NATIONAL INTEREST: by Jeffry Babb News Weekly
Australian appeasers, past and present
, May 25, 2013
Long ago I bought my first house. The walls had kalsomine paint which hadn’t been touched for over 50 years. Pulling up some ancient lino, I found a copy of the West Australian, Perth’s daily newspaper, from September 1939.
One article caught my eye. It concerned a German freighter that was in danger of being impounded. Couldn’t something be done to help the poor crew, who stood to be interned, or the poor ship-owners, who would lose their ship? This silly little tiff over Poland would surely be over in days — weeks, at most!
There is an eerie feeling we are entering an “end of days” period similar to that which preceded the world’s last great conflict.
The editors of the West Australian would have been insulted if you called them appeasers. Who were the “appeasers” anyway? A backbench member of Britain’s House of Commons, Winston Churchill, then regarded as a half-drunk old has-been, gave what were widely considered to be ill-considered and provocative speeches about the supposed “German threat”.
Everyone was an appeaser. No-one wanted another war with Germany. Who on earth would?
Churchill, almost alone, castigated British Prime Minister Neville Chamberlain’s policy of appeasing Nazi Germany. “You were given the choice between war and dishonour. You chose dishonour and you will have war,” he told the House.
In the decade preceding the outbreak of World War II broke out, Australians were constantly reassured that increases in defence spending weren’t necessary. In 1929, the Scullin Labor government downgraded militia training from being universal to being voluntary and part time. Most militia units were disbanded.

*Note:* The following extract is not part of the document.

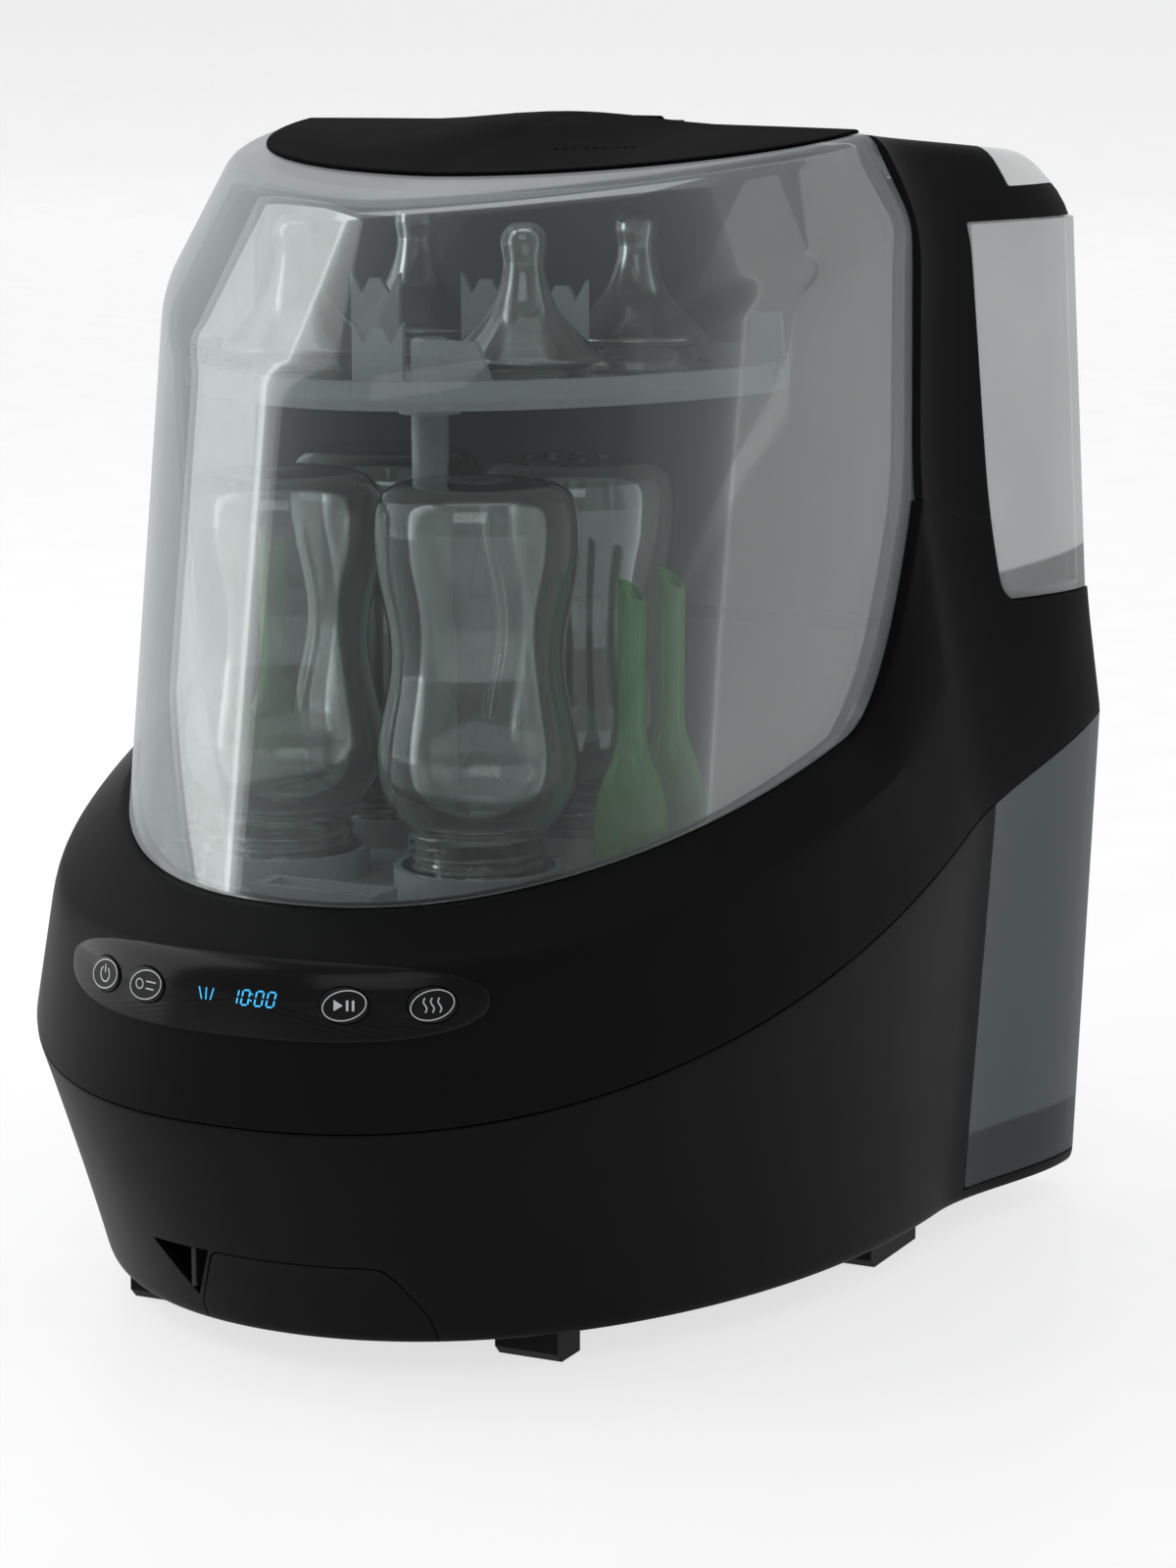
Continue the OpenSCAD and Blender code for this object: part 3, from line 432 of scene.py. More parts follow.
M = {
    "black_body": solid("black_body", (0.0046, 0.0046, 0.0048), 0.44, specular=0.045, spread=0.06,
                        rough_spread=0.025),
    "black_satin": solid("black_satin", (0.0048, 0.0048, 0.005), 0.44, specular=0.034, spread=0.06,
                         rough_spread=0.025),
    "smoked_clear": clear("smoked_clear", (0.42, 0.45, 0.45), 0.012, 1.0, rough=0.03, sharpness=0.2,
                          tint=(0.87, 0.895, 0.89), shine=0.45),
    "wall_plastic": solid("wall_plastic", (0.05, 0.054, 0.055), 0.5, wear=0.1, specular=0.15, edge=0.0),
    "steel": solid("steel", (0.5, 0.51, 0.52), 0.28, grain=1500.0, metal=1.0, wear=0.05),
    "tank_clear": clear("tank_clear", (0.62, 0.65, 0.645), 0.5, 0.85, rough=0.12, tint=(0.88, 0.9, 0.9),
                        shine=0.7, foot=(0.211, 0.13, (0.22, 0.24, 0.235))),
    "flap_clear": clear("flap_clear", (0.85, 0.87, 0.87), 0.7, 0.9, rough=0.2, tint=(0.92, 0.93, 0.93)),
    "tank_smoke": clear("tank_smoke", (0.075, 0.09, 0.093), 0.55, 0.9, rough=0.1, tint=(0.5, 0.55, 0.56),
                        shine=0.6, foot=(0.035, 0.0, (0.016, 0.022, 0.022))),
    "valve_grey": solid("valve_grey", (0.08, 0.08, 0.085), 0.5),
    "panel_gloss": solid("panel_gloss", (0.003, 0.003, 0.0035), 0.2, grain=300.0, grain_depth=0.000004,
                         specular=0.13, rough_spread=0.03, edge=0.0),
    "button_gloss": solid("button_gloss", (0.004, 0.004, 0.0045), 0.22, grain=300.0, grain_depth=0.000004,
                          specular=0.13, rough_spread=0.03, edge=0.0),
    "board_green": solid("board_green", (0.02, 0.12, 0.05), 0.45),
    "rack_grey": clear("rack_grey", (0.46, 0.49, 0.49), 0.6, 0.92, rough=0.25, tint=(0.9, 0.92, 0.92)),
    "seal_rubber": solid("seal_rubber", (0.03, 0.03, 0.03), 0.75, wear=0.1),
    "fan_white": solid("fan_white", (0.55, 0.55, 0.52), 0.5),
    "bottle_clear": clear("bottle_clear", (0.66, 0.7, 0.68), 0.03, 0.97, rough=0.02, sharpness=0.17,
                          tint=(0.965, 0.975, 0.97), shine=2.6),
    "teat_clear": clear("teat_clear", (0.5, 0.52, 0.51), 0.06, 0.9, rough=0.06, sharpness=0.2,
                        tint=(0.95, 0.955, 0.95), shine=2.4),
    "vent_green": clear("vent_green", (0.11, 0.36, 0.10), 0.5, 0.95, rough=0.08,
                        tint=(0.45, 0.85, 0.42), shine=1.2),
}
COVER_BLACK = solid("cover_black", (0.002, 0.002, 0.0021), 0.5, specular=0.003, spread=0.06,
                    rough_spread=0.025)
MARK = solid("mark_grey", (0.42, 0.43, 0.44), 0.45, grain=500.0, wear=0.0, edge=0.0)
BLUE = glow("display_blue", (0.03, 0.32, 0.62), 1.2)
DARK = solid("recess_black", (0.004, 0.004, 0.004), 0.7, wear=0.0)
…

When they were re-established during World War II, the militia units were pathetically ill-equipped and under-trained. When thrown into the tropical hell of New Guinea, some militia units broke and ran. Fortunately, most held. It was the militia that saved Port Moresby.
Australia during the war was led initially by Robert Menzies, a Melbourne QC who thought he was of more use to the war effort in London than in Canberra. A parliamentary coup on the floor of the House of Representatives brought Labor’s John Curtin to power.
Curtin was born into abject poverty in the town of Creswick, 18 kilometres north of Ballarat in west-central Victoria. He became a self-taught Labor journalist, militant socialist, atheist and pacifist.
His best early years were spent as editor of the Westralian Worker, the official organ of the Western Australian Labor Party. The paper was notable for having the best racing tips in Perth, an attribute which kept Curtin in a job.
Curtin was what we would now call a “recovering alcoholic”.
Sometime during his time in Perth he experienced a conversion of sorts from doctrinaire pacifism and socialism to a more rational assessment of strategy and economics.
This was presumably under the influence of Western Australian figures such as Sir Hal Colebatch, at various times WA premier, a federal senator and the state’s agent-general in London, who worked tirelessly to warn Australia about the Nazi threat, and Claude de Bernales, the gold-mining entrepreneur whose ventures did much to stave off utter ruin in the state during the Great Depression.
Curtin was pathetically ill-equipped intellectually, politically and psychologically for the rigours of wartime leadership. He was almost totally lacking in formal education. He was always on the verge of losing his seat in the WA port city of Fremantle. And he suffered from the long separations from his wife, Elsie, who refused to relocate to Canberra.
It is said Curtin was a good man. He was probably too good. He spent weeks of sleepless nights worrying about the fate of Australia’s 9th Division when it was at sea coming home from the Middle East. No man deserved the gratuitous attacks dished to him out by the loathsome left-winger, Eddie Ward. Curtin was a long-time pacifist until his belated conversion to strategic rationality. It is also likely he experienced a late conversion to Christianity.
What is our situation today? There is no immediate threat to Australia. Defence spending, which was a small 1.55 per cent of GDP in 1939, is now 1.56 per cent of GDP. We have a defence force which has been able to maintain a small deployment in Afghanistan only because some force members have undertaken eight or more tours of duty.
To our north we have a resource-hungry power, China, with demonstrated strategic ambitions that are not congruent with our interests, nor with those of our allies. Our major ally, the United States, is of course not our only ally.
No one in their right mind would want war with China. What will save Australia is the same thing that saved us in World War II: we have some very valuable strategic real estate, and we have time. If we are serious, we can prepare.
As for the appeasers? Money talks, and when it comes to our new billionaires, most whom owe their fortunes to the China boom, China’s money talks very loudly. Most policy-makers can’t see beyond iron ore, coal, wool and international students.
As for our current Labor government, there are more votes in raising wages for childcare workers than there are in maintaining Australia’s military preparedness.
Jeffry Babb was born in Cottesloe, Western Australia, formerly represented by John Curtin MHR, and began writing about China in the Perth Sunday Times almost 40 years ago.